Subsequently, the story claims, the miner disappeared and several Corvallis citizens shortly thereafter became uncommonly wealthy.
This last bit makes this story suspect, as in 1857 so much money was still pouring into Oregon from the gold fields of California and southern Oregon that a sudden increase in a neighbor’s living standards would not have been unusual enough to raise such suspicions.
A reproduction stagecoach of the type Wells Fargo used, on display in
Kanab, Utah. (Photo courtesy PRA) (EDITOR'S
NOTE: Thanks
to
readers Gerald Ahnert and Jim Spainhower for
catching the error in this
caption (coach was ID'd as an original vintage
Concord coach).)
[Larger image: 2000px]
What else is wrong with this story?

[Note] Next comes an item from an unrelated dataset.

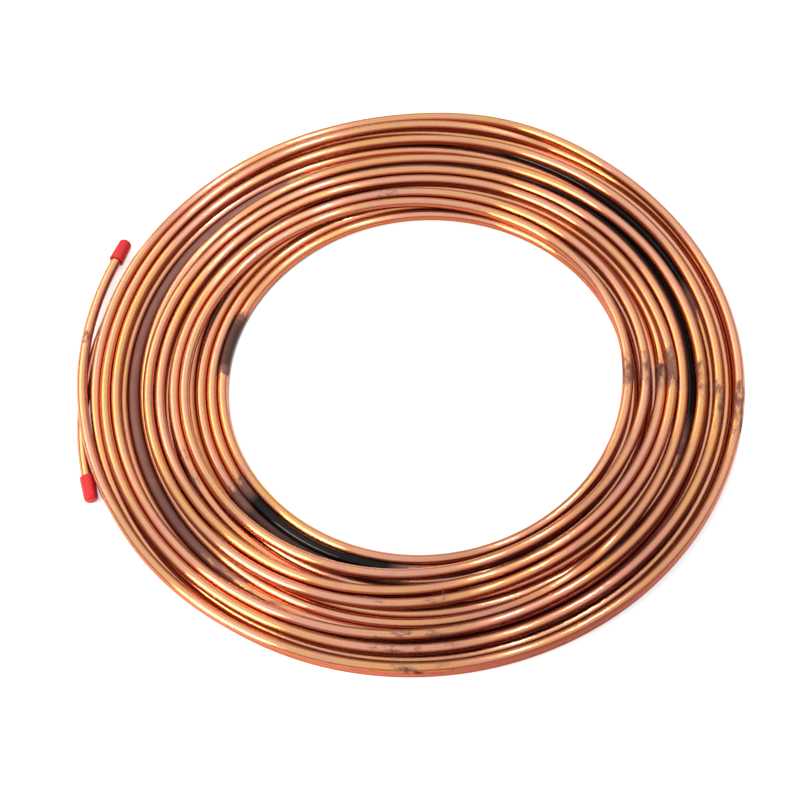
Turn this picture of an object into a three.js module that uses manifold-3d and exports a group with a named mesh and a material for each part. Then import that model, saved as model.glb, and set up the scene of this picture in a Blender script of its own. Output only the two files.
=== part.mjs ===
// Copper tube coil: soft copper tube wound flat in two nested layers of turns, tied by nothing,
// with both ends of the tube left free beside the outermost turns and each end closed by a push-on cap.
// Millimetres, +Z up. The origin is on the winding's axis, on the surface that the coil lies on.
import * as THREE from "three";
import { mergeVertices } from "three/addons/utils/BufferGeometryUtils.js";
import Module from "manifold-3d";

// ---- Driving dimensions ----

// Tube
const TUBE_OD = 6.35;
const TUBE_WALL = 0.76;

// Winding
const COIL_BORE = 228;
const TURN_GAP = 2.67; // open width between two neighbouring turns of one layer
const TURNS = 17; // counted from the bore, every second turn lies on the two beside it
const TURN_BEDDING = 0.2; // how far two touching turns are drawn into each other
const END_BORE_DEPTH = 45; // how deep the tube's own bore is open at each end

// Push-on caps
const CAP_LENGTH = 16;
const CAP_MOUTH_WALL = 0.975; // the skirt's wall where the tube goes in, and where the dome starts
const CAP_DOME_WALL = 0.575;
const CAP_DOME_HEIGHT = 2.8;
const CAP_END_WALL = 1.3;
const CAP_CLEARANCE = 0.35; // between the tube and the cap, round it and at its end
const CAP_LIP_BEVEL = 0.5;

// Free ends: how each one leaves its turn. A row is the azimuth in degrees, how far the tube's
// middle stands outside the middle of that turn, and how far it is lifted above it, both in
// tube diameters, because an end is held off by the tube that it crosses.
const UPPER_END_ROUTE = [
  [216, -0.03, -0.02],
  [207, 0.15, 0.08],
  [198, 0.5, 0.25],
  [189, 0.84, 0.36],
  [180, 1.1, 0.4],
  [170, 1.34, 0.3],
  [160, 1.8, -0.05],
  [151.5, 2.27, -0.28],
];
const LOWER_END_ROUTE = [
  [150, -0.03, 0.02],
  [160, 0.03, 0.02],
  [168, 0.2, 0.02],
  [177, 0.46, 0.02],
  [186, 0.7, 0.06],
  [195.5, 1.27, 0.22],
];

// Facets
const WINDING_SEGMENTS = 48; // round the coil, a multiple of four
const FREE_END_SIDES = 12;
const FREE_END_STEPS = 24;
const BORE_SIDES = 10;
const BORE_STEPS = 6;
const CAP_SEGMENTS = 20;
const CAP_DOME_STEPS = 4;

// ---- What follows from them ----

const TUBE_RADIUS = TUBE_OD / 2;
const TUBE_BORE_RADIUS = TUBE_RADIUS - TUBE_WALL;

// Radial step from one turn to the next, and how high the upper layer lies above the lower one.
const TURN_STEP = (TUBE_OD + TURN_GAP) / 2;
const LAYER_RISE = Math.sqrt((TUBE_OD - TURN_BEDDING) ** 2 - TURN_STEP ** 2);

// A turn's middle. Turn 0 bounds the bore and lies low.
const turnRadius = (turn) => COIL_BORE / 2 + TUBE_RADIUS + turn * TURN_STEP;
const isUpper = (turn) => turn % 2 === 1;
const turnHeight = (turn) => TUBE_RADIUS + (isUpper(turn) ? LAYER_RISE : 0);

const LAST_TURN = TURNS - 1;
const OUTER_UPPER_TURN = isUpper(LAST_TURN) ? LAST_TURN : LAST_TURN - 1;
const OUTER_LOWER_TURN = isUpper(LAST_TURN) ? LAST_TURN - 1 : LAST_TURN;

const CAP_BORE_RADIUS = TUBE_RADIUS + CAP_CLEARANCE;
const CAP_INNER_DEPTH = CAP_LENGTH - CAP_END_WALL;
const TUBE_IN_CAP = CAP_INNER_DEPTH - CAP_CLEARANCE;

// ---- Materials ----

const copper = new THREE.MeshStandardMaterial({
  color: 0xe8a06a,
  roughness: 0.22,
  metalness: 1,
});
const redPlastic = new THREE.MeshStandardMaterial({
  color: 0xc8202a,
  roughness: 0.45,
  metalness: 0,
});

// ---- Joining and cutting closed meshes ----

const wasm = await Module();
wasm.setup();

function toSolid(geometry) {
  const bare = new THREE.BufferGeometry();
  bare.setAttribute("position", geometry.getAttribute("position"));
  if (geometry.index) bare.setIndex(geometry.index);
  const merged = mergeVertices(bare, 1e-4);
  const mesh = new wasm.Mesh({
    numProp: 3,
    vertProperties: merged.attributes.position.array,
    triVerts: new Uint32Array(merged.index.array),
  });
  return new wasm.Manifold(mesh);
}

function toGeometry(solid) {
  const mesh = solid.getMesh();
  const geometry = new THREE.BufferGeometry();
  geometry.setAttribute("position", new THREE.BufferAttribute(mesh.vertProperties, 3));
  geometry.setIndex(new THREE.BufferAttribute(mesh.triVerts, 1));
  geometry.computeVertexNormals();
  return geometry;
}

// ---- The winding ----

// Turns are octagons whose flats lie at the tube's diameter, with one flat down and one outwards.
const OCTAGON_CORNER = TUBE_RADIUS * Math.tan(Math.PI / 8);

// One side of the winding's section, from the bore outwards. On the upper side each upper turn
// stands up as a crown, and the lower turns close the grooves between crowns at their own top.
// The lower side is the same, upside down: there the lower turns are the crowns.
function windingSide(upperSide) {
  const points = [];
  const away = upperSide ? 1 : -1;
  const groove = upperSide ? TUBE_OD : LAYER_RISE;
  for (let turn = 0; turn < TURNS; turn++) {
    if (isUpper(turn) !== upperSide) continue;
    const middle = turnRadius(turn);
    const height = turnHeight(turn);
    const shoulder = height + away * OCTAGON_CORNER;
    const crown = height + away * TUBE_RADIUS;
    const isFirst = turn === 0;
    const isLast = turn === LAST_TURN;
    const footBefore = isFirst ? height - away * OCTAGON_CORNER : groove;
    const footAfter = isLast ? height - away * OCTAGON_CORNER : groove;
    points.push(
      new THREE.Vector2(middle - TUBE_RADIUS, footBefore),
      new THREE.Vector2(middle - TUBE_RADIUS, shoulder),
      new THREE.Vector2(middle - OCTAGON_CORNER, crown),
      new THREE.Vector2(middle + OCTAGON_CORNER, crown),
      new THREE.Vector2(middle + TUBE_RADIUS, shoulder),
      new THREE.Vector2(middle + TUBE_RADIUS, footAfter),
    );
  }
  return points;
}

// The whole section, closed: out along the lower side, round the outermost turn, back along the
// upper side, and round the innermost turn.
function windingProfile() {
  const innermost = turnRadius(0);
  const outermost = turnRadius(LAST_TURN);
  const section = [
    ...windingSide(false),
    new THREE.Vector2(outermost + OCTAGON_CORNER, isUpper(LAST_TURN) ? LAYER_RISE : TUBE_OD),
    ...windingSide(true).reverse(),
    new THREE.Vector2(innermost - OCTAGON_CORNER, TUBE_OD),
  ];
  return [...section, section[0]];
}

function makeWinding() {
  const ring = new THREE.LatheGeometry(windingProfile(), WINDING_SEGMENTS);
  ring.rotateX(Math.PI / 2);
  return toSolid(ring);
}

// ---- The free ends ----

// The line that an end's middle follows, from inside its turn to the tube's cut face. The last
// stretch is straight, because a cap is pushed on it.
function freeEndPath(route, turn) {
  const points = route.map(([azimuth, standOff, lift]) => {
    const angle = THREE.MathUtils.degToRad(azimuth);
    const radius = turnRadius(turn) + standOff * TUBE_OD;
    return new THREE.Vector3(
      radius * Math.cos(angle),
      radius * Math.sin(angle),
      turnHeight(turn) + lift * TUBE_OD,
    );
  });
  const bend = new THREE.CatmullRomCurve3(points, false, "centripetal");
  const mouth = bend.getPoint(1);
  const heading = bend.getTangent(1);
  const cut = mouth.clone().addScaledVector(heading, TUBE_IN_CAP);
  const path = new THREE.CurvePath();
  path.add(bend);
  path.add(new THREE.LineCurve3(mouth, cut));
  return { path, mouth, heading, cut };
}

function polygonShape(radius, sides, turned) {
  const shape = new THREE.Shape();
  for (let i = 0; i < sides; i++) {
    const angle = ((i + turned) / sides) * 2 * Math.PI;
    const x = radius * Math.cos(angle);
    const y = radius * Math.sin(angle);
    if (i === 0) shape.moveTo(x, y);
    else shape.lineTo(x, y);
  }
  shape.closePath();
  return shape;
}

function sweep(radius, sides, path, steps) {
  const section = polygonShape(radius, sides, 0.25);
  return toSolid(new THREE.ExtrudeGeometry(section, { steps, extrudePath: path }));
}

// The tube's bore, from just outside the cut face to the depth that is left open.
function endBore(end) {
  const length = end.path.getLength();
  const deepest = 1 - END_BORE_DEPTH / length;
  const points = [];
  for (let i = 0; i <= BORE_STEPS; i++) {
    points.push(end.path.getPointAt(deepest + ((1 - deepest) * i) / BORE_STEPS));
  }
  points.push(end.cut.clone().addScaledVector(end.heading, TUBE_WALL));
  const line = new THREE.CatmullRomCurve3(points, false, "centripetal");
  return sweep(TUBE_BORE_RADIUS, BORE_SIDES, line, BORE_STEPS + 1);
}

function makeFreeEnd(end) {
  return sweep(TUBE_RADIUS, FREE_END_SIDES, end.path, FREE_END_STEPS);
}

// ---- The caps ----

// A cup with a slightly tapered skirt and a low domed end. Its axis is +Y here, with the mouth at 0.
function capProfile() {
  const mouthRadius = CAP_BORE_RADIUS + CAP_MOUTH_WALL;
  const domeRadius = CAP_BORE_RADIUS + CAP_DOME_WALL;
  const domeFoot = CAP_LENGTH - CAP_DOME_HEIGHT;
  const points = [
    new THREE.Vector2(0, CAP_INNER_DEPTH),
    new THREE.Vector2(CAP_BORE_RADIUS, CAP_INNER_DEPTH),
    new THREE.Vector2(CAP_BORE_RADIUS, 0),
    new THREE.Vector2(mouthRadius - CAP_LIP_BEVEL, 0),
    new THREE.Vector2(mouthRadius, CAP_LIP_BEVEL),
  ];
  for (let i = 0; i <= CAP_DOME_STEPS; i++) {
    const angle = (i / CAP_DOME_STEPS) * (Math.PI / 2);
    const radius = i === CAP_DOME_STEPS ? 0 : domeRadius * Math.cos(angle);
    points.push(new THREE.Vector2(radius, domeFoot + CAP_DOME_HEIGHT * Math.sin(angle)));
  }
  return points;
}

function makeCap(name, end) {
  const geometry = new THREE.LatheGeometry(capProfile(), CAP_SEGMENTS);
  const cap = new THREE.Mesh(geometry, redPlastic);
  cap.name = name;
  cap.position.copy(end.mouth);
  cap.quaternion.setFromUnitVectors(new THREE.Vector3(0, 1, 0), end.heading);
  return cap;
}

// ---- Assembly ----

const upperEnd = freeEndPath(UPPER_END_ROUTE, OUTER_UPPER_TURN);
const lowerEnd = freeEndPath(LOWER_END_ROUTE, OUTER_LOWER_TURN);

function makeTube() {
  const ends = [upperEnd, lowerEnd];
  let tube = makeWinding();
  for (const end of ends) tube = tube.add(makeFreeEnd(end));
  for (const end of ends) tube = tube.subtract(endBore(end));
  const mesh = new THREE.Mesh(toGeometry(tube), copper);
  mesh.name = "copper_tube";
  return mesh;
}

const coil = new THREE.Group();
coil.add(makeTube());
coil.add(makeCap("upper_end_cap", upperEnd));
coil.add(makeCap("lower_end_cap", lowerEnd));

export default coil;
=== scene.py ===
"""Looks of a coil of soft copper tube with two push-on plastic caps.

It is a Blender add-on that also runs as a script. The tube is one long sweep. Its course is worked
out ring by ring from how the coil is wound: the stretches of spiral in its two layers, the bore's
lean, two dents and the two free ends. The turns are then settled against each other, so that they
touch, and Geometry Nodes draw the tube along the settled course. Lengths are metres, except in the
course, which counts in tube diameters.
"""

import math

import bpy
import numpy as np
from bpy.props import FloatProperty, FloatVectorProperty, IntProperty, PointerProperty
from mathutils import Matrix, Vector


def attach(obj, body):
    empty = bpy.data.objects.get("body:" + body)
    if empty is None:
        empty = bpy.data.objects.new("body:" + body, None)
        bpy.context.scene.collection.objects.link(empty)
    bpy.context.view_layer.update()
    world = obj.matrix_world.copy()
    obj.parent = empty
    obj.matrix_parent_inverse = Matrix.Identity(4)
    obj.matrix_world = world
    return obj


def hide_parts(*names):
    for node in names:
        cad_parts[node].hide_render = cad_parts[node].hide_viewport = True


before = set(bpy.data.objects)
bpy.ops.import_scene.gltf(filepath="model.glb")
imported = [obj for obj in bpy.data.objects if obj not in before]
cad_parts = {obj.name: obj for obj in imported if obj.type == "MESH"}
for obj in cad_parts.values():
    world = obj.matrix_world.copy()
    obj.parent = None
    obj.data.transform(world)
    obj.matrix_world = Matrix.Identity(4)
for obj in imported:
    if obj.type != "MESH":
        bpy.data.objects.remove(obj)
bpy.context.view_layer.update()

bl_info = {
    "name": "Copper tube coil",
    "version": (1, 0, 0),
    "blender": (4, 5, 0),
    "location": "View3D > Sidebar > Coil",
    "description": "Winds a coil of copper tube, caps its ends and lights it",
    "category": "Object",
}


# ---- Sizes and colours ----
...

Actually, plenty. First of all, Corvallis isn’t a mining town. It’s certainly possible that someone struck gold nearby, but he’d be far more likely to go south and strike it in Jacksonville or Virginia City, which means he’d be doing his drunken boasting there, not back home in Corvallis.
And secondly, rubber boots were uncommon and valuable items in 1857, not the sort of thing a man would use to bury something in.
Still, it’s a fun legend to think about if you’re ever visiting the arboretum — and who knows? It may even be true.